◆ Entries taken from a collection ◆
--- START ---
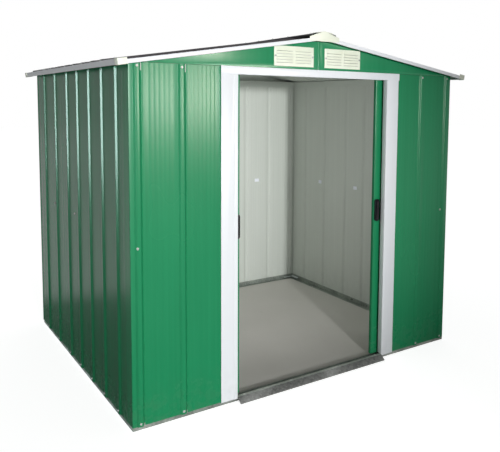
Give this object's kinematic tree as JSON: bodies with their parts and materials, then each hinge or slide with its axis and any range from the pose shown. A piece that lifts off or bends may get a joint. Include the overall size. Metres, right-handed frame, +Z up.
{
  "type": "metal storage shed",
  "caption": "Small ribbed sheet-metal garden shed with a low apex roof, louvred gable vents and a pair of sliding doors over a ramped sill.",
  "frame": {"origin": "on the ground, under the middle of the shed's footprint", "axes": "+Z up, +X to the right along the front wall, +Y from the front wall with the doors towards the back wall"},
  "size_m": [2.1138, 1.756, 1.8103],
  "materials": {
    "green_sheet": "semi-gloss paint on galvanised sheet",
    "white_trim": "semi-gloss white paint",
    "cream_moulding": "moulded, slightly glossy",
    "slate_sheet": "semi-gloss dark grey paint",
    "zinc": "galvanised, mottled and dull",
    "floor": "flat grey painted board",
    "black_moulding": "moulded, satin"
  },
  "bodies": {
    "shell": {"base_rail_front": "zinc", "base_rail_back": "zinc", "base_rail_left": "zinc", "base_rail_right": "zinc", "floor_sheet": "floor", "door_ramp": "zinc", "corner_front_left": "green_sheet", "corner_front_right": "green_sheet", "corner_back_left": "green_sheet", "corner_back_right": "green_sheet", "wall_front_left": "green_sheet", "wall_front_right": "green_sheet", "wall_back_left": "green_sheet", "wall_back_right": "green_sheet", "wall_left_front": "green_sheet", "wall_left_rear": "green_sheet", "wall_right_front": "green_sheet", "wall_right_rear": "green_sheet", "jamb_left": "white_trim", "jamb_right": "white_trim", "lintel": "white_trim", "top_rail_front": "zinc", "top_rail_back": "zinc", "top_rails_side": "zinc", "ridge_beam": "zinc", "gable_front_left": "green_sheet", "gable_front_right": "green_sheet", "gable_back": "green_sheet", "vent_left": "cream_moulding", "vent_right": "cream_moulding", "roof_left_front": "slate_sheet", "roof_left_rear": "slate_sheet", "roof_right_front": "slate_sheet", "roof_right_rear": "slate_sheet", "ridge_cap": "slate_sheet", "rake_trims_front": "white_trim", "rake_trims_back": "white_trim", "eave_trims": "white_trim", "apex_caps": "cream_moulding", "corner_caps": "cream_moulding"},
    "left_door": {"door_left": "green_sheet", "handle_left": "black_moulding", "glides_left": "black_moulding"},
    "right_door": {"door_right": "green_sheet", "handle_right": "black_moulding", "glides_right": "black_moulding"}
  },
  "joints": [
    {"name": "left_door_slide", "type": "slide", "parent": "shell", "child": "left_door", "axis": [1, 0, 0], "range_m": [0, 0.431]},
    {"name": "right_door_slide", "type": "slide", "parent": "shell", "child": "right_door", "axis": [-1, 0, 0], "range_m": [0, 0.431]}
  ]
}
--- END ---
--- START ---
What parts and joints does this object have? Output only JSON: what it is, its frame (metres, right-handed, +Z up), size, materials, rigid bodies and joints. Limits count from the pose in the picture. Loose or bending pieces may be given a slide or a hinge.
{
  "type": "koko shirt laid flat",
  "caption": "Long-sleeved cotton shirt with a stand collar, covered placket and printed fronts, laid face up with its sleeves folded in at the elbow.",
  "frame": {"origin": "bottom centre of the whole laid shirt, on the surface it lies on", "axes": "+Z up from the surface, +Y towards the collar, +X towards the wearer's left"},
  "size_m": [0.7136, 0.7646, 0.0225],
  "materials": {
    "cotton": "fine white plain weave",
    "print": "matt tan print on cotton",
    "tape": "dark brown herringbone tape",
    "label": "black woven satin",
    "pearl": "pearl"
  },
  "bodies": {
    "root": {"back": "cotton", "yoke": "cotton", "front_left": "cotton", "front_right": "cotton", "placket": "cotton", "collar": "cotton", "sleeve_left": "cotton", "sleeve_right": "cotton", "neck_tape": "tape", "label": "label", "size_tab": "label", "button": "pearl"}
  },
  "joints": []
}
--- END ---
◆ Description of the task ◆
Using the listing above, return all lines where the word "with" occurs.

◆ Worked solution ◆
Give this object's kinematic tree as JSON: bodies with their parts and materials, then each hinge or slide with its axis and any range from the pose shown. A piece that lifts off or bends may get a joint. Include the overall size. Metres, right-handed frame, +Z up.
  "caption": "Small ribbed sheet-metal garden shed with a low apex roof, louvred gable vents and a pair of sliding doors over a ramped sill.",
  "frame": {"origin": "on the ground, under the middle of the shed's footprint", "axes": "+Z up, +X to the right along the front wall, +Y from the front wall with the doors towards the back wall"},
  "caption": "Long-sleeved cotton shirt with a stand collar, covered placket and printed fronts, laid face up with its sleeves folded in at the elbow.",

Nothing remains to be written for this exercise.